我有这些数据:
training.csv:
A B D
22 1 1
32 2 1
34 3 0
44 4 1
testing.csv:
A B
12 1
33 2
21 3
请注意,测试数据不包含因变量。
我正在尝试应用不同的模型,然后使用混淆矩阵。
但是,因为测试数据不包含因变量(" D"),我收到的消息是:Error in confusionMatrix.default(X[[i]], ...) :
the data cannot have more levels than the reference
。
我如何克服这种情况?
如果我尝试为测试数据创建一个空列(填充NA),然后应用混淆矩阵,我再次收到相同的错误。
library(caret)
tr_data <- read.csv("./training.csv", header = TRUE)
t_data <- read.csv("./testing.csv", header = TRUE)
tr_data$D <- as.factor(ifelse(tr_data$D == 1, "yes", "no"))
trctrl <- trainControl(method = "cv", classProbs = TRUE, summaryFunction = mnLogLoss)
rpart_m <- train(D~., data = tr_data, method = "rpart", trControl = trctrl, metric = "logLoss")

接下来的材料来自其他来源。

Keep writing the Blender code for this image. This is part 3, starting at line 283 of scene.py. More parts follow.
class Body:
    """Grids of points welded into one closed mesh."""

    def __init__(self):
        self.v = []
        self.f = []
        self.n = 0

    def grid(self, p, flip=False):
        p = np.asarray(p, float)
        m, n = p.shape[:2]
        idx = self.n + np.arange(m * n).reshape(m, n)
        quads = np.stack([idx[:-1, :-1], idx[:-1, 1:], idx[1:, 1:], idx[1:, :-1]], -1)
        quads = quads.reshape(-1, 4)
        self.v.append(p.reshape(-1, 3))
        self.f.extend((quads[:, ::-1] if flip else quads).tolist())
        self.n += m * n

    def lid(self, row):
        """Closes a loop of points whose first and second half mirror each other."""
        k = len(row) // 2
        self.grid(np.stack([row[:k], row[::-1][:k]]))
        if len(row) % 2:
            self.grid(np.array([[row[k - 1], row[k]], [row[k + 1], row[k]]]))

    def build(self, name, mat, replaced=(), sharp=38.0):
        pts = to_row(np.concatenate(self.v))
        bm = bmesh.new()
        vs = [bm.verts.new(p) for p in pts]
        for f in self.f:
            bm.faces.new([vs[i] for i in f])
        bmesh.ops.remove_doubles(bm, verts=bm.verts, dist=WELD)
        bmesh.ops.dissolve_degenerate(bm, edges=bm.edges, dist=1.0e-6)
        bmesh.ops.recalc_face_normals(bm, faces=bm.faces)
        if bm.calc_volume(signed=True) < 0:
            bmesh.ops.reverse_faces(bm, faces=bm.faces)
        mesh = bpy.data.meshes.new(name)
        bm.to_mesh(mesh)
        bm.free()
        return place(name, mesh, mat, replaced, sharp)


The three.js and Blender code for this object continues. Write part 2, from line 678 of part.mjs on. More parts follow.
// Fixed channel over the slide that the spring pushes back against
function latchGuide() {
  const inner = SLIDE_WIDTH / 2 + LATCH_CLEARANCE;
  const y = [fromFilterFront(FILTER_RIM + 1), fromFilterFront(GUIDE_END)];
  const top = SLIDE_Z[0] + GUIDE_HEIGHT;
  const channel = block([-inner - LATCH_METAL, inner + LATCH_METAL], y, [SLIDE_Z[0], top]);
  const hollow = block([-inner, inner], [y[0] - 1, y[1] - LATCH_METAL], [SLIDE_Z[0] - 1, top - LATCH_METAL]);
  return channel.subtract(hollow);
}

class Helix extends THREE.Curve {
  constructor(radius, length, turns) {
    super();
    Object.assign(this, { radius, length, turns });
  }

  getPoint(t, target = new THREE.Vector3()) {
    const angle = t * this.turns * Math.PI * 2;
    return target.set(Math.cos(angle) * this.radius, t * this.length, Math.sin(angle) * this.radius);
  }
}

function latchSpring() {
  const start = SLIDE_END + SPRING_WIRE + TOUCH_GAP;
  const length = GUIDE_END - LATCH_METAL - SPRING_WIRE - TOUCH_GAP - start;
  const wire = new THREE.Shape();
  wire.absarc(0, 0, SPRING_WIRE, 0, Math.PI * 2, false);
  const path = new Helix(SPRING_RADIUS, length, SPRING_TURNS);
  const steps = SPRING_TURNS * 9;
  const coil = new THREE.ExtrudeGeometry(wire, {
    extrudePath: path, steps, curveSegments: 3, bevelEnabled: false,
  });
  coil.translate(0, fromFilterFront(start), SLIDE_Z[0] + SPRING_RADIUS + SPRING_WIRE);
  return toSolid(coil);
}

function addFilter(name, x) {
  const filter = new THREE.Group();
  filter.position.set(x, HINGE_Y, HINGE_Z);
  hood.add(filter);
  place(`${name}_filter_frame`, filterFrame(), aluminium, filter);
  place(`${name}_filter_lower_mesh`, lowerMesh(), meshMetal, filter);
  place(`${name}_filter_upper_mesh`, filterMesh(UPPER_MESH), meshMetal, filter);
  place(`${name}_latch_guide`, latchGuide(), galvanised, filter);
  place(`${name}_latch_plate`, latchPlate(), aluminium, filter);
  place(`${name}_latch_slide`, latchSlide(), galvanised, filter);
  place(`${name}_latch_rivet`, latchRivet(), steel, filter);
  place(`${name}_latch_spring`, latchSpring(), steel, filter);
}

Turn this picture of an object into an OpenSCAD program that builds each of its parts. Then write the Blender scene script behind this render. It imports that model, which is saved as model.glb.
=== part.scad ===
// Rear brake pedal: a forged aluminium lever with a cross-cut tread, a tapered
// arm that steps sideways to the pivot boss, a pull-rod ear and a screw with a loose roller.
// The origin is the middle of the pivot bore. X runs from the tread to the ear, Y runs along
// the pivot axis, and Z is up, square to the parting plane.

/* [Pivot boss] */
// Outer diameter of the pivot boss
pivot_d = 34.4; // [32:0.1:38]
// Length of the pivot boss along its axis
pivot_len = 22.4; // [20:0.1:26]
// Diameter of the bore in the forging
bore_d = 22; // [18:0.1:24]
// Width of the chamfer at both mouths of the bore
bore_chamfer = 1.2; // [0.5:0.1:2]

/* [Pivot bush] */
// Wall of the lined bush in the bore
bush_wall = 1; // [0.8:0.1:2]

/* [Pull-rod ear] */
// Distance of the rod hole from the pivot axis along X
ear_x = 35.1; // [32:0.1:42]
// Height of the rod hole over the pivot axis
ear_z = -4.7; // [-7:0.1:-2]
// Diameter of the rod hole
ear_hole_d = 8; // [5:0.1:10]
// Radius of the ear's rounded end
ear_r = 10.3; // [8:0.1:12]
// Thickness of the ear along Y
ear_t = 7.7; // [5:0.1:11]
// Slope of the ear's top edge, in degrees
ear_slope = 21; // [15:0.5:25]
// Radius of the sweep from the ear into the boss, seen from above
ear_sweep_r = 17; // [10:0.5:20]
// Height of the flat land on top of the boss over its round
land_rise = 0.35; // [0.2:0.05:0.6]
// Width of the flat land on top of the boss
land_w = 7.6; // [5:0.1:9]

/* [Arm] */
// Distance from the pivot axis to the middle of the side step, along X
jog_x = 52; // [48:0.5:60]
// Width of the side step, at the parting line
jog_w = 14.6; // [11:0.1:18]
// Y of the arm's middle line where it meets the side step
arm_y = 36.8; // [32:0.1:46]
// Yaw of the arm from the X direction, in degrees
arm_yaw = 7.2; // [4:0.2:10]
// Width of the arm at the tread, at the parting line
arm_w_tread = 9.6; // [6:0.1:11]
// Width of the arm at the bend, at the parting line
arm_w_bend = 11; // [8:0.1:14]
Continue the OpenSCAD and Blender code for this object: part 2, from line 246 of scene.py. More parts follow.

rf_m <- train(D~., data = tr_data, method = "glm", trControl = trctrl, metric = "logLoss")
all_models <- list(rf = rf_m, rpart = rpart_m)
pred <- predict(all_models, newdata = t_data)
# Generate confusion matrix for each model
lapply(pred, FUN = confusionMatrix, reference = t_data$D, positive = "yes")